The idea of playing a game of “feature matching” with your competitor is a losing strategy, Michaels said. “A much better strategy is to figure out what your crown jewel is. You want to become the default app to do whatever it is you want the app to do.”

He advised companies to determine either what their competitors are doing poorly with their apps or what they’re not doing at all and use that to create the focus of their app project.

Take it outside

While in a perfect world your organization would be able to hire a team of developers, quality assurance testers and project managers to head up the project internally, Knipp said, very few companies are going to be able to afford to keep app development skills in-house.

“My recommendation is that you don’t necessarily try and do this yourself the first time,” he said, adding that many IT managers would be way out of their depth designing native mobile apps as opposed to Web apps.

Hammond agreed, saying that while he recommends organizations build up app development competencies for the long term, external talent is needed for almost every company heading into a project today.

For organizations looking to risk an in-house build, Hammond said, IT leaders will want to target developers with Objective-C and Java Client skills. The ability to design clean user interfaces on a small form factor is also a plus.

“Just because you can build an Android or iPhone app, doesn’t mean it’s going to look good,” Hammond added.
Knipp said form factor concerns can also translate to apps that are being ported over to the biggest tablet form factor and should not be dealt with lightheartedly during the design phase.

For organizations that choose to go the third-party route, vetting an app development shop is an important first step, especially with so many app development shops popping up to meet the demands of a desperate market.

Hammond said a tour of your vendor’s office and the working conditions of the developers can also help determine whether the app development shop can build you a creative and cutting edge piece of software.

“If it’s not a creative space, you may get a functional app, but that’s about it,” he said.

Fotis said that while reviewing the portfolio of app your vendor has created might be a no-brainer, digging deeper into their past projects and talking to their clients will also give you great insights into the development firm.

“It’s learning about how they did their project almost as much as it is about what they did,” he said. If the client did all of the creative work and simply looked to the app development shop for coding help, the company might not be a good fit for your project’s needs.

It starts at home

In the vast majority of these projects, app makers will be getting most of the data and intellectual property needed to create the app from your organization.

“This is generally some type of Web service layer,” Michaels said. He said IT leaders should work to present the data in the most lightweight way as possible so it is easily absorbed by the mobile product.

For Knipp, that means constructing a disconnected set of Web services and APIs that can be completely reusable across any number of Web or mobile interfaces.

“Once the APIs are in place, whether you go native or Web-based for your app, you shouldn’t have to do this twice,” he said, adding that mobile apps shouldn’t be treated as completely separate entities from your other customer-facing services.

Don’t go cheap

As for what an organization might expect to pay to a third-party app maker, Knipp estimated that US$200 per hour for resources that can deliver an iOS app is a fair price.

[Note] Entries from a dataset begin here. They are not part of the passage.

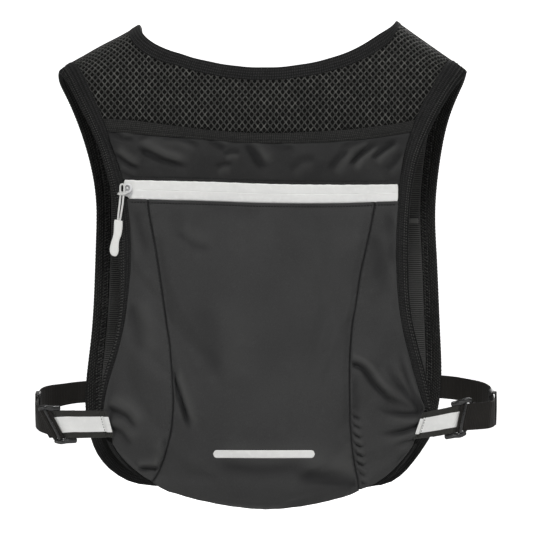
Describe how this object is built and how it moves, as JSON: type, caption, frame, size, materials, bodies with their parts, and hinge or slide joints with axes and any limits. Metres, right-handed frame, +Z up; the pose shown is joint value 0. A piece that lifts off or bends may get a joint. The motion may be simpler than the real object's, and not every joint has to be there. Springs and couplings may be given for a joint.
{
  "type": "running vest",
  "caption": "Sleeveless running vest with mesh shoulders, zipped back pocket, front zip and adjustable side straps with reflective strips.",
  "frame": {"origin": "on the wearer's side of the back panel, on its flat middle, a little above half height", "axes": "+Z up, +Y from the back towards the wearer's chest, +X to the wearer's right"},
  "size_m": [0.42, 0.1139, 0.4413],
  "materials": {
    "lining": "matte knit lining",
    "mesh": "open diamond spacer mesh",
    "fabric": "matte woven nylon",
    "binding": "smooth folded binding tape",
    "reflective": "silver reflective film",
    "coil": "moulded zip teeth",
    "elastic": "ribbed elastic",
    "webbing": "flat woven webbing",
    "plastic": "moulded black plastic",
    "zipmetal": "plated metal",
    "rubber": "pale moulded rubber",
    "cord": "braided cord"
  },
  "bodies": {
    "vest": {"back_lining": "lining", "front_lining_left": "lining", "front_lining_right": "lining", "back_mesh_yoke": "mesh", "front_mesh_shoulder_left": "mesh", "front_mesh_shoulder_right": "mesh", "front_edge_mesh_left": "mesh", "front_edge_mesh_right": "mesh", "upper_back_panel": "fabric", "pocket_centre_panel": "fabric", "pocket_side_panel_left": "fabric", "pocket_side_panel_right": "fabric", "front_panel_left": "fabric", "front_panel_right": "fabric", "chest_pocket_left": "fabric", "chest_pocket_right": "fabric", "yoke_seam_tape": "binding", "back_hem_binding": "binding", "armhole_binding_left": "binding", "armhole_binding_right": "binding", "neck_binding": "binding", "front_hem_binding_left": "binding", "front_hem_binding_right": "binding", "back_zip_tape_upper": "reflective", "back_zip_tape_lower": "reflective", "front_reflective_strip_left": "reflective", "front_reflective_strip_right": "reflective", "front_zip_tape_left": "reflective", "front_zip_tape_right": "reflective", "chest_zip_tape_upper_left": "reflective", "chest_zip_tape_lower_left": "reflective", "chest_zip_tape_upper_right": "reflective", "chest_zip_tape_lower_right": "reflective", "side_reflective_strip_left": "reflective", "side_reflective_strip_right": "reflective", "front_zip_teeth_left": "coil", "front_zip_teeth_right": "coil", "front_elastic_lining_left": "elastic", "front_elastic_lining_right": "elastic", "side_tab_webbing_left": "webbing", "side_tab_webbing_right": "webbing", "side_strap_webbing_left": "webbing", "side_strap_webbing_right": "webbing", "inner_loop_right": "cord"},
    "back_zip_slider": {"back_zip_slider": "zipmetal"},
    "back_pull_cord": {"back_pull_cord": "cord"},
    "back_pull_grip": {"back_pull_grip": "rubber"},
    "ladder_lock_left": {"ladder_lock_left": "plastic", "lock_webbing_left": "webbing"},
    "ladder_lock_right": {"ladder_lock_right": "plastic", "lock_webbing_right": "webbing"},
    "tri_glide_left": {"tri_glide_left": "plastic"},
    "tri_glide_right": {"tri_glide_right": "plastic"},
    "front_zip_slider": {"front_zip_slider": "zipmetal"},
    "front_zip_pull": {"front_zip_pull": "rubber"},
    "chest_zip_slider_left": {"chest_zip_slider_left": "zipmetal"},
    "chest_pull_left": {"chest_pull_left": "rubber"},
    "chest_zip_slider_right": {"chest_zip_slider_right": "zipmetal"},
    "chest_pull_right": {"chest_pull_right": "rubber"}
  },
  "joints": [
    {"name": "back_zip_slide", "type": "slide", "parent": "vest", "child": "back_zip_slider", "axis": [1, 0, -0.0095], "range_m": [0, 0.232]},
    {"name": "back_pull_lift", "type": "hinge", "parent": "back_zip_slider", "child": "back_pull_cord", "pos_m": [-0.125, -0.00915, 0.08844], "axis": [-1, 0, 0], "range_deg": [0, 110]},
    {"name": "back_grip_swing", "type": "hinge", "parent": "back_pull_cord", "child": "back_pull_grip", "pos_m": [-0.1277, -0.00815, 0.06344], "axis": [0, 1, 0], "range_deg": [-25, 40]},
    {"name": "front_zip_slide", "type": "slide", "parent": "vest", "child": "front_zip_slider", "axis": [0, 0, -1], "range_m": [0, 0.254]},
    {"name": "front_pull_lift", "type": "hinge", "parent": "front_zip_slider", "child": "front_zip_pull", "pos_m": [0, 0.0915, 0.09413], "axis": [1, 0, 0], "range_deg": [0, 120]},
    {"name": "chest_zip_slide_left", "type": "slide", "parent": "vest", "child": "chest_zip_slider_left", "axis": [1, 0, 0], "range_m": [0, 0.083]},
    {"name": "chest_pull_lift_left", "type": "hinge", "parent": "chest_zip_slider_left", "child": "chest_pull_left", "pos_m": [-0.112, 0.0934, 0.0603], "axis": [1, 0, 0], "range_deg": [0, 110]},
    {"name": "ladder_lock_tilt_left", "type": "hinge", "parent": "vest", "child": "ladder_lock_left", "pos_m": [-0.179, 0.0042, -0.1212], "axis": [-0.4614, 0, 0.8872], "range_deg": [-15, 15]},
    {"name": "tri_glide_slide_left", "type": "slide", "parent": "vest", "child": "tri_glide_left", "axis": [0, 0.9835, 0.1812], "range_m": [-0.009, 0.011]},
    {"name": "chest_zip_slide_right", "type": "slide", "parent": "vest", "child": "chest_zip_slider_right", "axis": [-1, 0, 0], "range_m": [0, 0.083]},
    {"name": "chest_pull_lift_right", "type": "hinge", "parent": "chest_zip_slider_right", "child": "chest_pull_right", "pos_m": [0.112, 0.0934, 0.0603], "axis": [1, 0, 0], "range_deg": [0, 110]},
    {"name": "ladder_lock_tilt_right", "type": "hinge", "parent": "vest", "child": "ladder_lock_right", "pos_m": [0.1685, 0.0042, -0.1174], "axis": [0.1961, 0, 0.9806], "range_deg": [-15, 15]},
    {"name": "tri_glide_slide_right", "type": "slide", "parent": "vest", "child": "tri_glide_right", "axis": [0, 0.9835, 0.1812], "range_m": [-0.009, 0.011]}
  ]
}
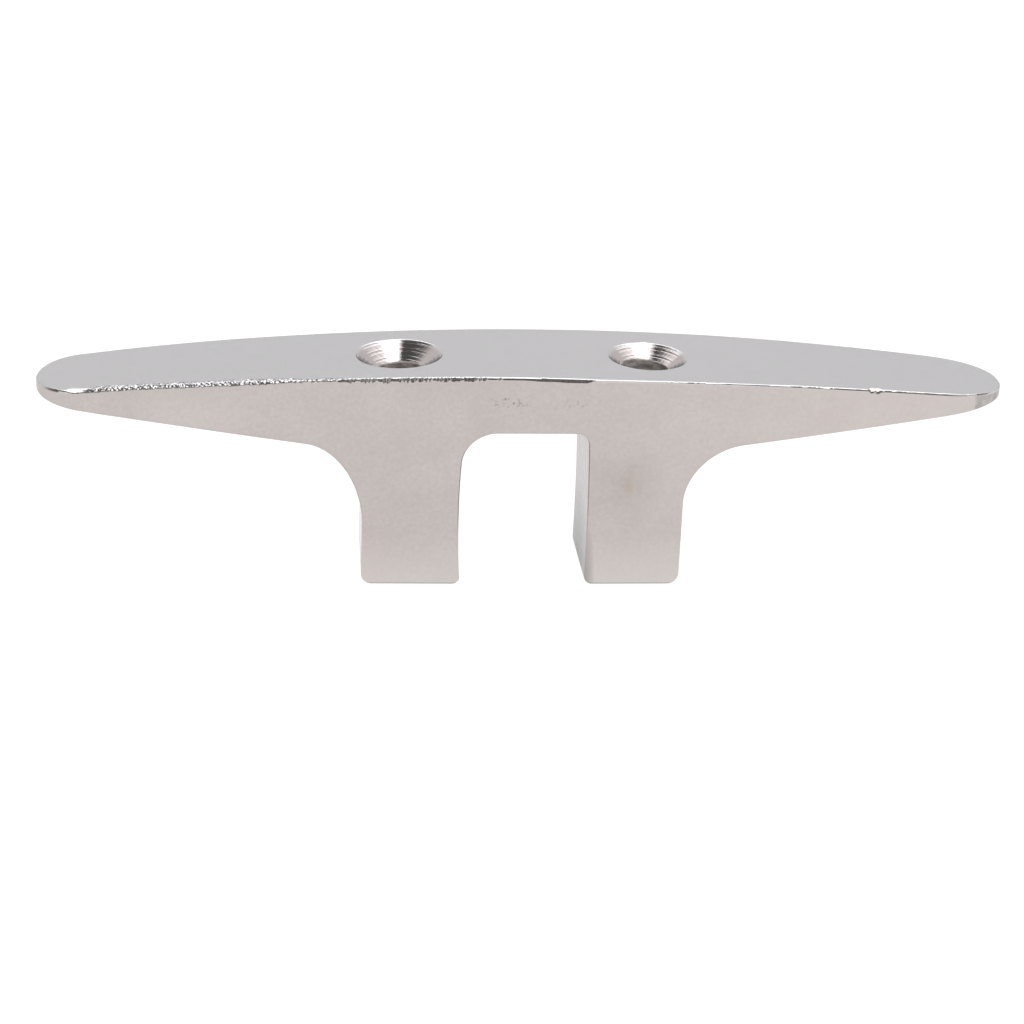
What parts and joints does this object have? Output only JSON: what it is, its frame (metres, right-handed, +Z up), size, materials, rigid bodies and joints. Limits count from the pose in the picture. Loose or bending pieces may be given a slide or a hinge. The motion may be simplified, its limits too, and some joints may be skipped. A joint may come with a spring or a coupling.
{
  "type": "horn cleat",
  "caption": "Cast stainless steel boat cleat: long tapered horns on a pair of legs with a slot between, drilled and countersunk from the top.",
  "frame": {"origin": "middle of the length, on the plane that the feet stand on", "axes": "+X along the horns, +Y from the flat side with the crisp top edge to the side with the rounded top edge, +Z up, away from the deck"},
  "size_m": [0.15, 0.0237, 0.0356],
  "materials": {
    "polished_stainless": "polished casting, satin"
  },
  "bodies": {
    "root": {"cleat_body": "polished_stainless"}
  },
  "joints": []
}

“A lot depends on how much work you’ve been able to do yourself in building a set of APIs that the mobile app can plug into,” he said. Knipp added that the least expensive consumer-facing app he’s encountered cost an organization $60,000.

For Hammond, a typical project would probably range from the low $100,000 range up to as much as a $1 million. Any less, he said, would result in cutbacks on quality assurance cycles and testing.

This is only the beginning

Google didn’t pick up huge traction in the market with Android OS by sitting idle after launching the platform. In fact, Android’s frantic upgrade cycle should actually inspire organizations to create a plan that covers application support beyond the initial release, Fotis said.

“Every time a new Android model comes out, new bugs are going to arise,” he said.

For Michaels, organizations should plan for multiple app releases right from the start. He added that each release should be built around a significant new feature that gives customers a reason to download the update.

Fotis said that the failure to understand that an app or a mobile site is a “long term consumer touchpoint” is a telltale sign that a project is on the wrong path. “It’s not about just building it and putting it out there.”

Mobile is the key word

But while you want to avoid putting every feature possible into the first version of your app, Knipp said, overlooking features that take advantage of the mobile form factor can hurt your long term success.

Forgetting the “mobile” aspect of a mobile app project is a crucial mistake not only from a design/interface point of view, but it can also limit the potential of your finished app. “The failure to take advantage of things like location and gestures is a failure to fully reframe the design process around the mobile device,” Knipp said. “You might just end up building the same old crappy app you could have built on a desktop browser.”

For example, if you know your customer is in a car near the location of your hotel chain, you might be able to proactively offer them a special booking price for the evening, Hammond said.

Apps are a social affair

The ability to interact with your customer through the app should also extend to listening to the feedback you get from the app store or other communication channels. “Mobile and social are so tightly linked in my view,” Knipp said. “Quite often you’re going to see apps being discussed on social media channels.”

The fact that most of the major app stores today do not allow the app maker to interact directly with customers should not stop your company from being proactive to negative ratings or constructive criticism from users.
“You can’t comment back to a bad comment, so you have to work hard to read into those and address them in the small amount of copy you get on the app store,” Michaels said.

He said the main outlets for addressing app feedback should be a dedicated portion of your company’s Web site and a Twitter account geared toward answering questions about the app itself.

In addition to reviewing the app crash logs and user comments for feedback, Michaels also recommended analytics software such as Adobe’s Omniture platform, Flurry Analytics or Google Analytics for Mobile to help organizations drill down into traffic reports.

But, he warned, just like using analytics on a traditional Web site, deciding to use these tools deep into the development process usually leads to failure.

“You need to define what you care about early on,” Michaels said. “Do you care when somebody uses the ‘click to call’ feature?”

“All that stuff has to be coded and thought about during the design process,” he added.